Misadventures in experiments for growth

by MICHAEL FORTE

Large-scale live experimentation is a big part of online product development. In fact, this blog has published posts on this very topic. With the right experiment methodology, a product can make continuous improvements, as Google and others have done. But what works for established products may not work for a product that is still trying to find its audience. Many of the assumptions on which the "standard" experiment methodology is premised are not valid. This means a small and growing product has to use experimentation differently and very carefully. Indeed, failure to do so may cause experiments to mislead rather than guide. This blog post is about experimentation in this regime.


Established versus fledgling products

For the purpose of this post, "established products" are products that have found viable segments of their target user populations, and have sustained retention among those segments. These established products fill a particular need for a particular set of users, and while these products would want to expand, they do not need to as a matter of existence. Product viability these days does not necessarily mean being a financially viable standalone product either. Fulfilling unmet user needs is often enough to be of value to a larger product that might someday purchase you. For established products, growth is structured as incremental rather than a search for viability, or a matter of survival.

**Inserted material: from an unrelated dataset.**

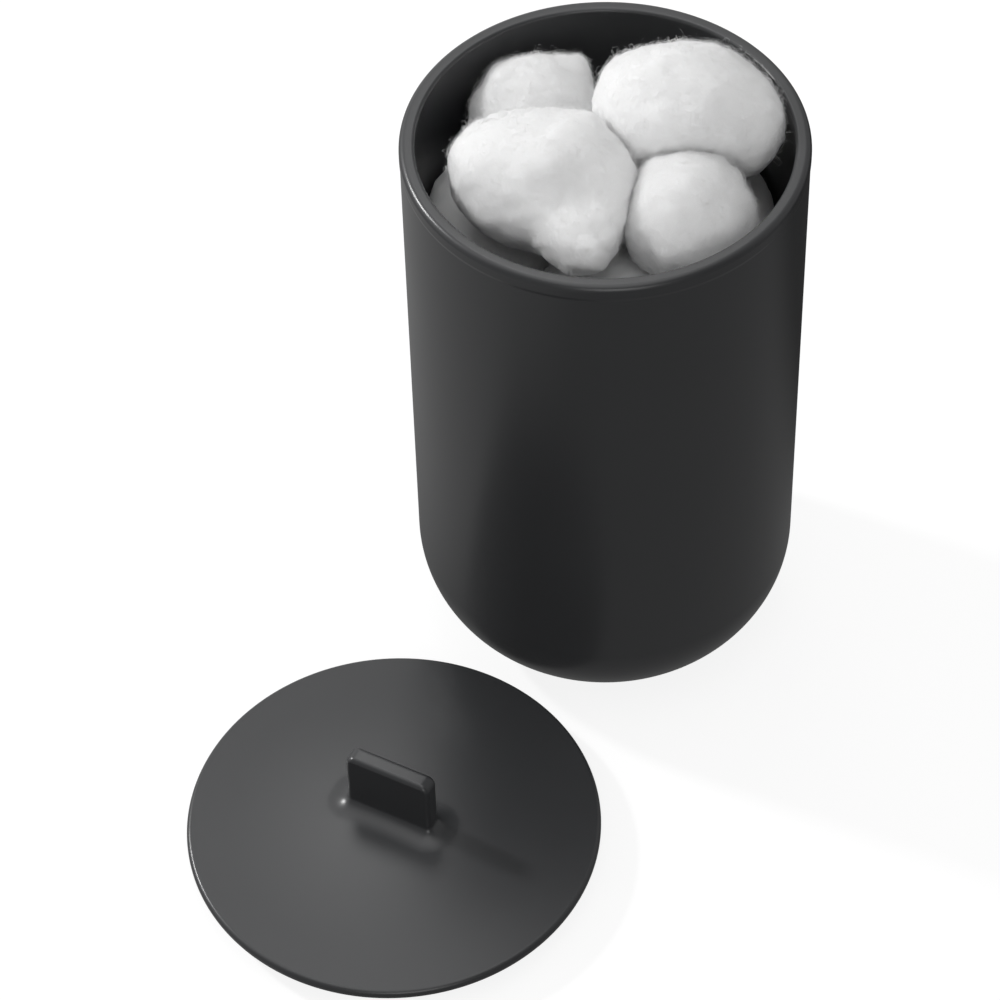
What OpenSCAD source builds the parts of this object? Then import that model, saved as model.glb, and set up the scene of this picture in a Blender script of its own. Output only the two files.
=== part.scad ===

In contrast, "fledgling products" are products that are still trying to find their market. Now how is it possible for these fledgling products exist, do something, have enough users that one could contemplate experimentation, and yet still not have market fit? Wonders of the internet (and VC funding)! Modern products often don't start with set-in-stone business models because starting and scaling costs are low. Modern products often start with an idea, but then gather enough momentum to pivot to fill emergent needs. You do some cool stuff and then try to figure out from usage patterns what hole your product is filling in the world (so-called "paving the cowpath"). Instrumentation and analysis are critical to finding this unexpected use.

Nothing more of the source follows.